Volume 1 explores the many contexts that shaped the Revolutionary era, as well as the longer-term structures, ruptures, and causes of the Revolution. It opens with a sweeping survey of the imperial and continental polities of the mid-eighteenth century that would soon come in to conflict, before delving in to the social, cultural, economic, and political forces that would structure colonial and imperial responses to the changing circumstances wrought by the Seven Years’ War. Volume 2 follows a more strictly chronological format to cover some of the familiar events of the American Revolution, from the outbreak of conflict at Lexington and Concord in 1775 through to the ratification of the Constitution. Within this more traditional framework, the volume breaks new ground in emphasizing the internal conflicts within the thirteen colonies, as well as the continental, hemispheric, and global forces shaping warfare and politics in this era. Volume 3 looks at the early years of the new Republic, and helps situate the American Revolution more broadly in the era of sweeping change known as the Age of Revolution. It also delineates the short- and long-term changes—social, cultural, environmental, political, economic, demographic—across the new states and the wider shockwaves emanating from the Revolution across space and time, from its epicenter in late 18th-century North America to the corners of the globe in the present day.

Finally, to help achieve our stated aims of encompassing a wide array of perspectives on the Revolutionary era, we also propose a unique innovation. Each volume will feature up to five chapters capturing in-depth “viewpoints.” Some of these chapters will focus on a lesser-known character; others will examine a particular, less explored, sub-region, or place. Using a “grain of sand approach,” these chapters will dig deeper as we narrow our optics, to make vivid and concrete for readers the broader Atlantic and hemispheric trends discussed throughout all volumes. For example, an essay in Volume 3 on the diaspora at the end of the Revolution might focus on the life of Billy Blue, a free black revolutionary soldier and convict who ended up as one of the founders of Australia. Billy Blue’s viewpoint illustrates the difficult choices enslaved Africans faced during the Revolutionary War, and the far-reaching effects of those choices. His story reveals the international consequences of American independence as Britain searched for a new place to send convicts and imperialists turned their attention to the Pacific. Another viewpoint may examine the revolution from the vantage point of Mobile or the Carolina backcountry. We envision these “viewpoint” chapters will prove popular for classroom use and will draw readers to the volumes’ broader survey essays.

The Editorial Team

The general editors are supported by an international Advisory Board composed of senior and distinguished scholars in the field. Board members will advise the general editors in shaping the overall vision of the volumes, identifying and approaching potential authors, contributing chapters to the volumes, and advising as needed in the revision process.

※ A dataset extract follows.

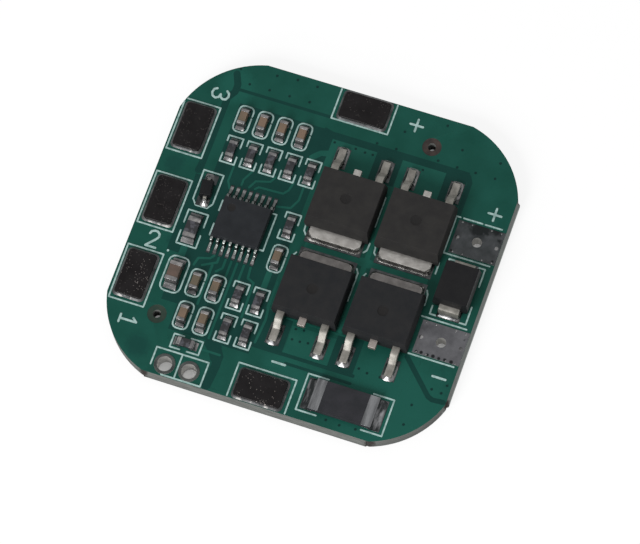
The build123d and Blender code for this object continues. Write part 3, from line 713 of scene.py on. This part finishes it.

The Advisory Board includes:

Zara Anishanslin (University of Delaware), Anna Arabindan-Kesson (Princeton University), Ellen Hartigan-O’Connor (University of California, Davis), Woody Holton (University of South Carolina), Sara Johnson (University of California, San Diego), Sarah Knott (Indiana University), Holly Mayer (Duquesne University), Simon Newman (Glasgow University), Sarah Pearsall (Cambridge University),  Gautham Rao (American University), Michael Witgen (University of Michigan), and Peter H. Wood (Emeritus, Duke University).

Marjoleine Kars


Marjoleine Kars’s first monograph, Breaking Loose Together: The Regulator Rebellion in Pre-Revolutionary North Carolina (2002), explored the many inter-related layers of complexity of that conflict, from the personal to the Atlantic World, and its many facets, prompting a significant rethinking of the roots of the American Revolution; she is now completing a volume on the 1763-1764 Berbice slave uprising, examining how internal divisions along lines of ethnicity, class, and gender shaped the insurgency. An essay about this work recently appeared in the American Historical Review and won the 2016-2017 Biennial Article Prize, Forum on European Expansion and Global Interaction; the 2017 Carol Gold Best Article Award, Coordinating Council for Women in History; the 2017 Kimberly Hanger prize, Latin American and Caribbean Section of the Southern Historical Association, for the best article appearing in the fields of Latin American, Caribbean, American Borderlands and Frontiers, or Atlantic World history; and the 2017 Vanderwood Prize of the Conference on Latin American History.

Michael A. McDonnell


Michael McDonnell’s The Politics of War: Race, Class, and Conflict in Revolution Virginia (2007), which won the New South Wales Premier’s History Prize in 2008, offers perhaps the most complete state-scale study we have that fully explores the relationship between violence and the American Revolution, and his second book, Masters of Empire: Great Lakes Indians and the Making of America (2015), winner of a Michigan State Historical Society Award and a Western Historical Association Prize, re-centers early American history from the perspective of Indian country. McDonnell also has editorial experience having recently published an edited collection, with three others, entitled Remembering the Revolution: Memory, History, and Nation-Making in the US from Independence to the Civil War (UMP, 2013), and another, with Kate Fullagar, entitled Facing Empire: Indigenous Experiences in a Revolutionary Age (JHU Press, 2018). He has published numerous articles on the American Revolution, winning the Lester Cappon Prize for the best article published in the William and Mary Quarterly in 2006, and his work featured in the Organization of American Historians’ Best American History Essays (2008). He is currently working on two book projects that deal with the American Revolution and its legacy: one entitled The Revolution in Black American Life (with Clare Corbould), and the other entitled War Stories: The Meaning of the American Revolution.

Andy Schocket


In Founding Corporate Power in Early National Philadelphia (2007), winner of the Ohio Academy of History book prize, Andrew M. Schocket delineated the early Republic contradiction between the expansion of democracy and the consolidation of economic power. His Fighting over the Founders: How We Remember the American Revolution (2015) considers contemporary popular memory of the nation’s founding, and he has written for popular outlets such as the Washington Post, San Francisco Chronicle, and He also has considerable digital humanities expertise, including as co-founder of the Magazine of Early American Datasets, and administrative experience as the director of the American Culture Studies program at Bowling Green State University.